Mr Hayward criticised BP’s management style as “too directive” last week in a talk to his own staff and suggested the top of the organisation did not listen enough. He later said that the comments were self-criticism but BP’s tall pyramid is believed to have left the group too reliant on decisions from head office.
Mr Dudley has emerged late in the race, a reflection of the growing importance of BP’s Russian venture, TNK-BP in the future of the group. For several years, the Russian business has been the main source of BP’s growth and has the most potential, but its future depends on delicate handling of the relationship with the Kremlin.
That relationship is expected to become more difficult when, as is expected, BP’s Russian oligarch partners are bought out by Gazprom or Rosneft.
The competition for Lord Browne’s successor was unofficially launched as far back as 2003 when he put a new generation of executives in top jobs, men who had done their stint as personal assistants to the chief excecutive. He then jokingly referred to them as “turtles” after the Teenage Mutant Ninja Turtles cartoon.
The race to become Lord Browne’s successor was buffeted by the Texas fire and pipeline corrosion in Alaska. It was also muddied last summer when Lord Browne engaged in a public duel with his chairman, Peter Sutherland, over extending his tenure beyond 2008, a fight Lord Browne lost.

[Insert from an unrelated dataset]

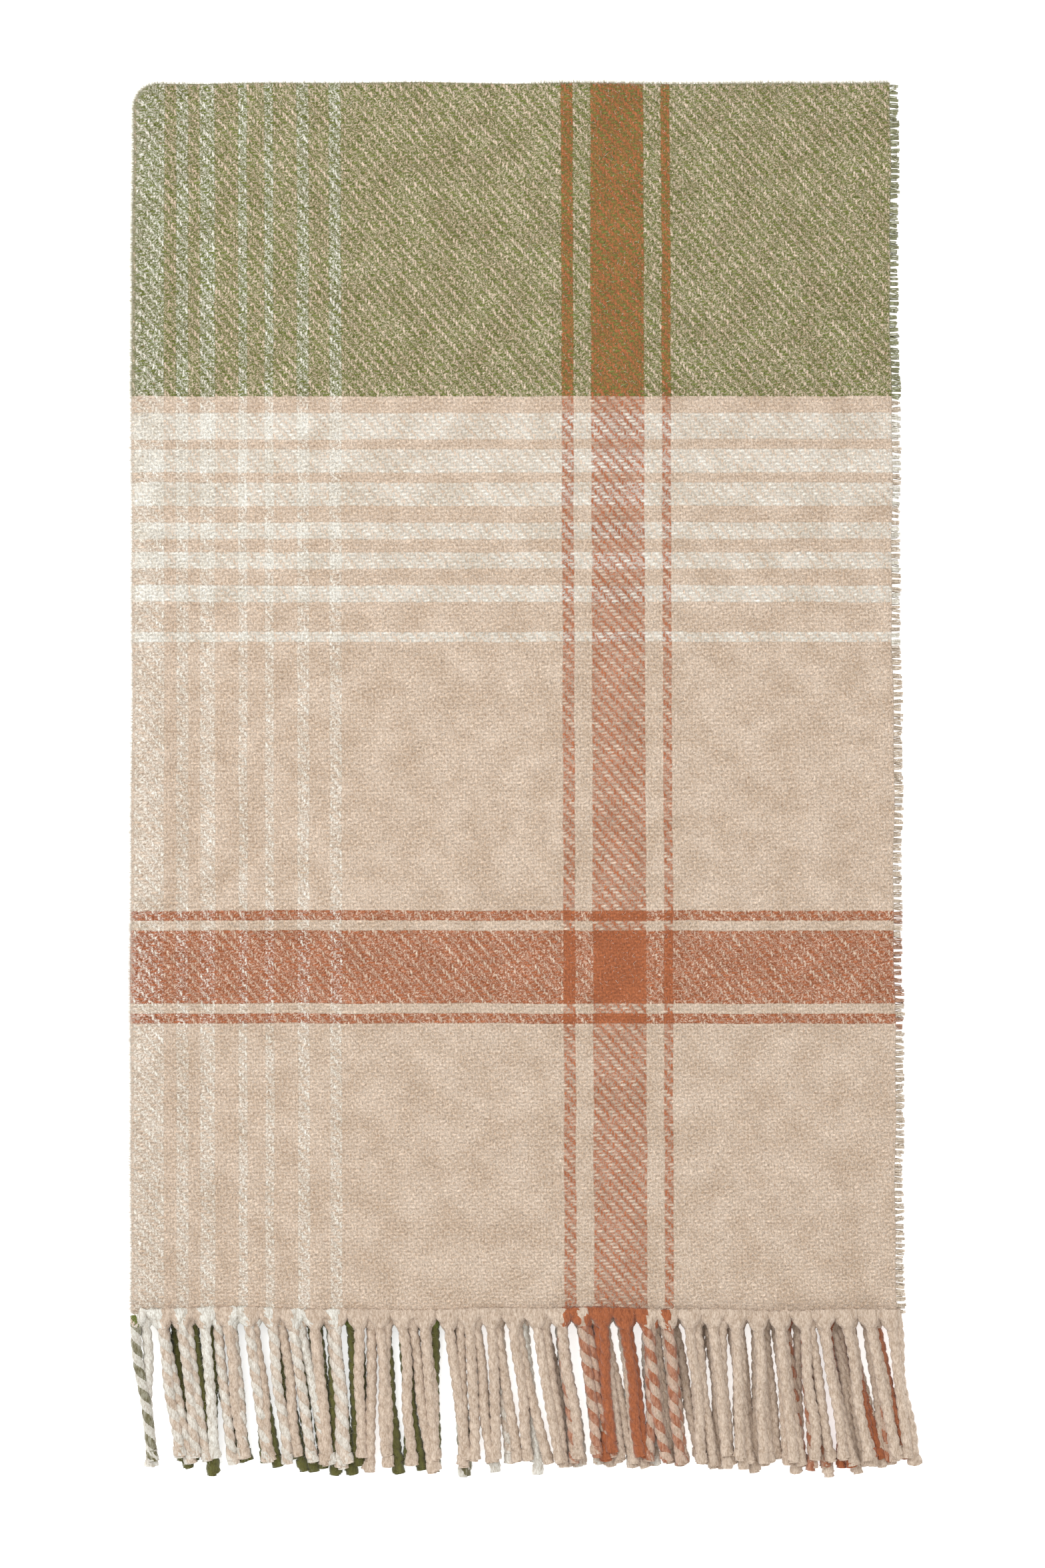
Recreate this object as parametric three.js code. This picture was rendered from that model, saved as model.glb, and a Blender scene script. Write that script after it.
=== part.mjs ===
// A fringed woollen throw, folded in half from hem to hem and then in thirds from side to side.
// It lies flat: X runs across it from the side fold, Y runs from the fringe to the top fold, Z is up.
// The doubled cloth has three parts: the back on the floor, a flap turned in from the right, and
// the front on top. Every length is in millimetres.
import * as THREE from 'three';

// The cloth: one felted layer, and the gap that is left between layers and pieces that touch.
const layerThickness = 2.7;
const gap = 0.3;
const layerStep = layerThickness + gap;
const layerCount = 6;

// The folded throw, measured from the side fold and from the hem.
const bodyLength = 880;
const frontWidthAtHem = 545;
const frontWidthAtTop = 540;
const backWidth = 538;
const flapWidth = 227;

// The fringe: two-ply tassels, each twisted from seven or eight warp ends.
const tasselPitch = 15.9;
const tasselWidth = 8.4;
const tasselTipWidth = 7.4;
const fringeLength = 104;
const longFringeLength = 112;
const headingDepth = 5;
const tasselSlant = THREE.MathUtils.degToRad(7.5);

// The cut weft ends along each selvedge.
const tuftLength = 7;
const tuftThickness = 2;
const tuftTaper = 0.7;

// Widths of the warp bands. The cream band leaves the side fold on the front, and the moss band
// leaves it on the back.
const creamBand = 146;
const oatmealBand = 161;
const rustBand = 76;
const mossBand = 225;

const roundSegments = 14;
const foldSteps = 18;

// The rolls are as high as the layers they join.
const stackHeight = layerCount * layerStep - gap;
const sideFoldRadius = stackHeight / 2;
const tuckFoldRadius = (4 * layerStep - gap) / 2;
const pairRadius = (2 * layerStep - gap) / 2;
const sideFoldX = sideFoldRadius;
const tuckFoldX = backWidth - tuckFoldRadius;
const topFoldY = bodyLength - pairRadius;

const yarn = {
  check: { color: 0xc9b79c, roughness: 0.95 },
  oatmeal: { color: 0xcdb79d, roughness: 0.95 },
  cream: { color: 0xe3dac8, roughness: 0.95 },
  moss: { color: 0x7d7a4a, roughness: 0.95 },
  rust: { color: 0xa2583a, roughness: 0.95 },
};

const throwBlanket = new THREE.Group();

function addPiece(name, geometry, finish) {
  const material = new THREE.MeshStandardMaterial({ metalness: 0, ...finish });
  const mesh = new THREE.Mesh(geometry, material);
  mesh.name = name;
  throwBlanket.add(mesh);
  return mesh;
}

function layerFloor(layer) {
  return layer * layerStep;
}

// Extrude a flat outline: across, up and along are the directions that its x, y and depth take.
function extrudeAlong(shape, depth, across, up, along) {
  const geometry = new THREE.ExtrudeGeometry(shape, {
    depth,
    bevelEnabled: false,
    curveSegments: roundSegments,
  });
  geometry.applyMatrix4(new THREE.Matrix4().makeBasis(across, up, along));
  return geometry;
}

const X = new THREE.Vector3(1, 0, 0);
const Y = new THREE.Vector3(0, 1, 0);
const Z = new THREE.Vector3(0, 0, 1);
const backwards = new THREE.Vector3(0, -1, 0);

// One layer of cloth with straight sides, given by its corners.
function addPanel(name, corners, layer) {
  const shape = new THREE.Shape(corners.map(([x, y]) => new THREE.Vector2(x, y)));
  const panel = addPiece(name, extrudeAlong(shape, layerThickness, X, Y, Z), yarn.check);
  panel.position.z = layerFloor(layer);
}

function halfRing(innerRadius, outerRadius, startAngle) {
  const shape = new THREE.Shape();
  shape.absarc(0, 0, outerRadius, startAngle, startAngle + Math.PI, false);
  shape.absarc(0, 0, innerRadius, startAngle + Math.PI, startAngle, true);
  shape.closePath();
  return shape;
}

// A layer that turns over about a line along Y, from the lower panel to the upper one.
function addSideRoll(name, x, z, outerRadius, startAngle) {
  const ring = halfRing(outerRadius - layerThickness, outerRadius, startAngle);
  const depth = topFoldY - gap;
  const roll = addPiece(name, extrudeAlong(ring, depth, X, Z, backwards), yarn.check);
  roll.position.set(x, depth, z);
}

// The doubled edge at the top, where the inner layer is the outer layer turned over.
function addTopFold(name, left, right, lowerLayer) {
  const ring = halfRing(pairRadius - layerThickness, pairRadius, -Math.PI / 2);
  const crest = addPiece(name, extrudeAlong(ring, right - left, Y, Z, X), yarn.check);
  crest.position.set(left, topFoldY, layerFloor(lowerLayer) + pairRadius);
}

// The path that the top edge follows where it goes round a side roll.
class RollPath extends THREE.Curve {
  constructor(radius, side) {
    super();
    this.radius = radius;
    this.side = side;
  }

  getPoint(t, target = new THREE.Vector3()) {
    const angle = Math.PI * (t - 0.5);
    const x = this.side * this.radius * Math.cos(angle);
    return target.set(x, 0, this.radius * Math.sin(angle));
  }
}

// The top corner of a roll: the half-round top edge, swept from the lower pair to the upper one.
function addCornerFold(name, x, z, outerRadius, side) {
  const section = new THREE.Shape();
  section.absarc(0, 0, pairRadius, Math.PI / 2, 3 * Math.PI / 2, false);
  section.closePath();
  const geometry = new THREE.ExtrudeGeometry(section, {
    extrudePath: new RollPath(outerRadius - pairRadius, side),
    steps: foldSteps,
    curveSegments: roundSegments,
  });
  addPiece(name, geometry, yarn.check).position.set(x, topFoldY, z);
}

// A run of tassels hanging from a narrow heading, as one outline with a tooth for each tassel.
function fringeOutline(left, right, length, slant) {
  const count = Math.max(1, Math.round((right - left) / tasselPitch));
  const step = (right - left) / count;
  const lean = (length - headingDepth) * Math.tan(slant);
  const outline = [[left, 0], [left, -headingDepth]];
  for (let tassel = 0; tassel < count; tassel += 1) {
    const middle = left + step * (tassel + 0.5);
    outline.push([middle - tasselWidth / 2, -headingDepth]);
    outline.push([middle + lean - tasselTipWidth / 2, -length]);
    outline.push([middle + lean + tasselTipWidth / 2, -length]);
    outline.push([middle + tasselWidth / 2, -headingDepth]);
  }
  outline.push([right, -headingDepth], [right, 0]);
  return new THREE.Shape(outline.map(([x, y]) => new THREE.Vector2(x, y)));
}

// One fringe row, split where the colour of the warp changes. A band is a name, a yarn and the
// place of its right end.
function addFringeRow(row, start, bands, layer, length, slant) {
  let left = start;
  for (const [band, finish, right] of bands) {
    const shape = fringeOutline(left + gap / 2, right - gap / 2, length, slant);
    const comb = addPiece(`${row}_${band}`, extrudeAlong(shape, layerThickness, X, Y, Z), finish);
    comb.position.set(0, -gap, layerFloor(layer));
    left = right;
  }
}

// A selvedge strip of weft tufts, thinner at its cut edge.
function addTufts(name, bottomX, topX, layer, side) {
  const profile = new THREE.Shape();
  const middle = layerThickness / 2;
  profile.moveTo(0, middle - tuftThickness / 2);
  profile.lineTo(side * tuftLength, middle - tuftTaper / 2);
  profile.lineTo(side * tuftLength, middle + tuftTaper / 2);
  profile.lineTo(0, middle + tuftThickness / 2);
  profile.closePath();
  const length = topFoldY - 2 * gap;
  const strip = addPiece(name, extrudeAlong(profile, length, X, Z, backwards), yarn.oatmeal);
  strip.rotation.z = Math.atan2(bottomX - topX, topFoldY);
  strip.position.set(topX + side * gap, length + gap, layerFloor(layer));
}

// The panels, from the floor up.
const backLeft = sideFoldX + gap;
const backRight = tuckFoldX - gap;
const flapLeft = backWidth - flapWidth;
const panelTop = topFoldY - gap;
const panelHeight = [0, panelTop];

function addPair(name, leftHem, rightHem, rightTop, outerLayer, innerLayer) {
  const [hem, top] = panelHeight;
  const corners = [[leftHem, hem], [rightHem, hem], [rightTop, top], [leftHem, top]];
  addPanel(`${name}_panel_outer`, corners, outerLayer);
  addPanel(`${name}_panel_inner`, corners, innerLayer);
  addTopFold(`${name}_top_fold`, leftHem, rightTop, Math.min(outerLayer, innerLayer));
}

addPair('back', backLeft, backRight, backRight, 0, 1);
addPair('flap', flapLeft, backRight, backRight, 3, 2);
addPair('front', backLeft, frontWidthAtHem, frontWidthAtTop, 5, 4);

// The side fold turns the back up into the front, and the tuck fold turns it into the flap.
addSideRoll('side_fold_outer', sideFoldX, sideFoldRadius, sideFoldRadius, Math.PI / 2);
addSideRoll('side_fold_inner', sideFoldX, sideFoldRadius, sideFoldRadius - layerStep, Math.PI / 2);
addSideRoll('tuck_fold_outer', tuckFoldX, tuckFoldRadius, tuckFoldRadius, -Math.PI / 2);
addSideRoll('tuck_fold_inner', tuckFoldX, tuckFoldRadius, tuckFoldRadius - layerStep, -Math.PI / 2);
addCornerFold('side_fold_corner', sideFoldX, sideFoldRadius, sideFoldRadius, -1);
addCornerFold('tuck_fold_corner', tuckFoldX, tuckFoldRadius, tuckFoldRadius, 1);

// The fringe of each layer, in its warp bands. No row crosses the line that its part turns about.
const frontBands = [
  ['cream', yarn.cream, creamBand],
  ['oatmeal', yarn.oatmeal, creamBand + oatmealBand],
  ['rust', yarn.rust, creamBand + oatmealBand + rustBand],
  ['oatmeal_edge', yarn.oatmeal, frontWidthAtHem],
];
const backBands = [
  ['moss', yarn.moss, mossBand],
  ['cream', yarn.cream, mossBand + creamBand],
  ['oatmeal', yarn.oatmeal, backRight],
];
const flapBands = [
  ['oatmeal', yarn.oatmeal, backWidth - rustBand],
  ['rust', yarn.rust, backRight],
];
addFringeRow('front_fringe_outer', backLeft, frontBands, 5, fringeLength, tasselSlant);
addFringeRow('front_fringe_inner', backLeft, frontBands, 4, fringeLength, tasselSlant);
addFringeRow('back_fringe_outer', backLeft, backBands, 0, longFringeLength, tasselSlant);
addFringeRow('back_fringe_inner', backLeft, backBands, 1, longFringeLength, tasselSlant);
addFringeRow('flap_fringe_outer', flapLeft, flapBands, 3, fringeLength, -tasselSlant);
addFringeRow('flap_fringe_inner', flapLeft, flapBands, 2, fringeLength, -tasselSlant);

// The selvedges: one at the free edge of the front, one at the free edge of the flap.
addTufts('front_tufts_outer', frontWidthAtHem, frontWidthAtTop, 5, 1);
addTufts('front_tufts_inner', frontWidthAtHem, frontWidthAtTop, 4, 1);
addTufts('flap_tufts_outer', flapLeft, flapLeft, 3, -1);
addTufts('flap_tufts_inner', flapLeft, flapLeft, 2, -1);

// Centre the throw over the point it is placed by: the middle of its underside.
const extent = new THREE.Box3().setFromObject(throwBlanket);
const middle = extent.getCenter(new THREE.Vector3());
throwBlanket.position.set(-middle.x, -middle.y, -extent.min.z);
throwBlanket.updateMatrixWorld(true);

export default throwBlanket;
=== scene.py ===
import math

import bmesh
import bpy
import numpy as np
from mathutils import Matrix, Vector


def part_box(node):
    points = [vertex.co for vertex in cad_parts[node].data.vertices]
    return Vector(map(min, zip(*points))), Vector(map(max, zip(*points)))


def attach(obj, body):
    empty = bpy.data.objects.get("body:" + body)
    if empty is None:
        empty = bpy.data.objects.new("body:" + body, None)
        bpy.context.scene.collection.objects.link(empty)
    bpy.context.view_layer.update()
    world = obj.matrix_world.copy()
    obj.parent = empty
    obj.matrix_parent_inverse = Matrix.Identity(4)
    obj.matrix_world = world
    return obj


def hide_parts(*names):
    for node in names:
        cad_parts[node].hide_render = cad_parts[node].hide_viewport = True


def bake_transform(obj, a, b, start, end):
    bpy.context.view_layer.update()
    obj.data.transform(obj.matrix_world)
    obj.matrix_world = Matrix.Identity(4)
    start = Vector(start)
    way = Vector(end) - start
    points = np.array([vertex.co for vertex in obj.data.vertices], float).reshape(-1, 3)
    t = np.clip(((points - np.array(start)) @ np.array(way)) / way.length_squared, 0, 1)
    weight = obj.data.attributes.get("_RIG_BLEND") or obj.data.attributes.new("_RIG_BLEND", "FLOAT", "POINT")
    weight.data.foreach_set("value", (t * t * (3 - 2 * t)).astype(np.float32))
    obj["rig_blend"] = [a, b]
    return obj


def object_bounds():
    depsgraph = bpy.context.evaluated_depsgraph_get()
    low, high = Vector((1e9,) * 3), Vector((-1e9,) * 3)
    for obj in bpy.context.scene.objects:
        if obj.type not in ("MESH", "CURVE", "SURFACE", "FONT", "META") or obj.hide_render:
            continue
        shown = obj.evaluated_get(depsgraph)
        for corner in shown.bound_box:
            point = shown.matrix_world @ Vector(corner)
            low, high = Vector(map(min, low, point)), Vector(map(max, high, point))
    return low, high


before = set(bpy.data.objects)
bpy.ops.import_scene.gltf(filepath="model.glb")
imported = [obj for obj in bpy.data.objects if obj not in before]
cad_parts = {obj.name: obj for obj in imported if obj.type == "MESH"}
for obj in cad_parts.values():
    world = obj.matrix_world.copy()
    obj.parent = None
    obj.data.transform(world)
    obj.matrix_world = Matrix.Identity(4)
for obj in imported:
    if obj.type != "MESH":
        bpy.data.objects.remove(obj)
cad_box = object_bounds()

# ---------------------------------------------------------------- the table and the daylight
# The throw lies on its back on a white table and is looked at from straight above.
# Light comes evenly from all round, and a little more from a wide window up and to the left.
scene = bpy.context.scene
left, hem = cad_box[0][0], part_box("front_panel_outer")[0].y
stack_height = cad_box[1][2]
view_height = 1.117
lens_length = 100.0
sensor_length = 36.0

camera = bpy.data.objects.new("camera", bpy.data.cameras.new("camera"))
camera.data.lens = lens_length
camera.data.sensor_width = sensor_length
camera.data.clip_end = 20.0
view_distance = view_height * lens_length / sensor_length
camera.location = (0.0016, -0.0050, stack_height + view_distance)
scene.collection.objects.link(camera)
scene.camera = camera
scene.view_settings.view_transform = "Standard"

world = bpy.data.worlds.new("daylight")
world.use_nodes = True
world.node_tree.nodes["Background"].inputs["Color"].default_value = (1.0, 1.0, 1.0, 1.0)
world.node_tree.nodes["Background"].inputs["Strength"].default_value = 1.02
scene.world = world

window = bpy.data.objects.new("window", bpy.data.lights.new("window", "AREA"))
window.data.size = 1.8
window.data.energy = 38.0
window.location = (-1.3, 1.2, 2.1)
window.rotation_euler = (-window.location).to_track_quat("-Z", "Y").to_euler()
scene.collection.objects.link(window)


def mesh_object(name, points, faces, edges=()):
    """A new object at the origin with this mesh."""
    mesh = bpy.data.meshes.new(name)
    corners = np.asarray(faces).tolist() if len(faces) else []
    mesh.from_pydata(np.asarray(points).tolist(), list(edges), corners)
    made = bpy.data.objects.new(name, mesh)
    scene.collection.objects.link(made)
    return made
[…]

In a recent speech, Mr Hayward admitted that management had not been listening to the troops and he confessed to a “leadership style that is probably too directive and doesn’t listen sufficiently well”. But Mr Hayward later insisted the comments were addressed to himself and not Lord Browne.
Shake-up in refining operation
BP’s top refining executive, Mike Hoffman, who led the global manufacturing business, is to be replaced by Cynthia Warner, also an American, in April next year, after almost two years of turmoil in the company’s US refining operations. Mr Hoffman, 49, is to retire. The management shake-up in refining emerges as the company awaits the publication of the results, due next month, of an independent investigation into BP’s US refining operations by James Baker, the former US Secretary of State. The report is expected to be highly critical of the US refining operations. It is likely to focus on the fire at Texas City, which killed 15 people and was blamed by the US Chemical Safety Board on a lax approach to safety.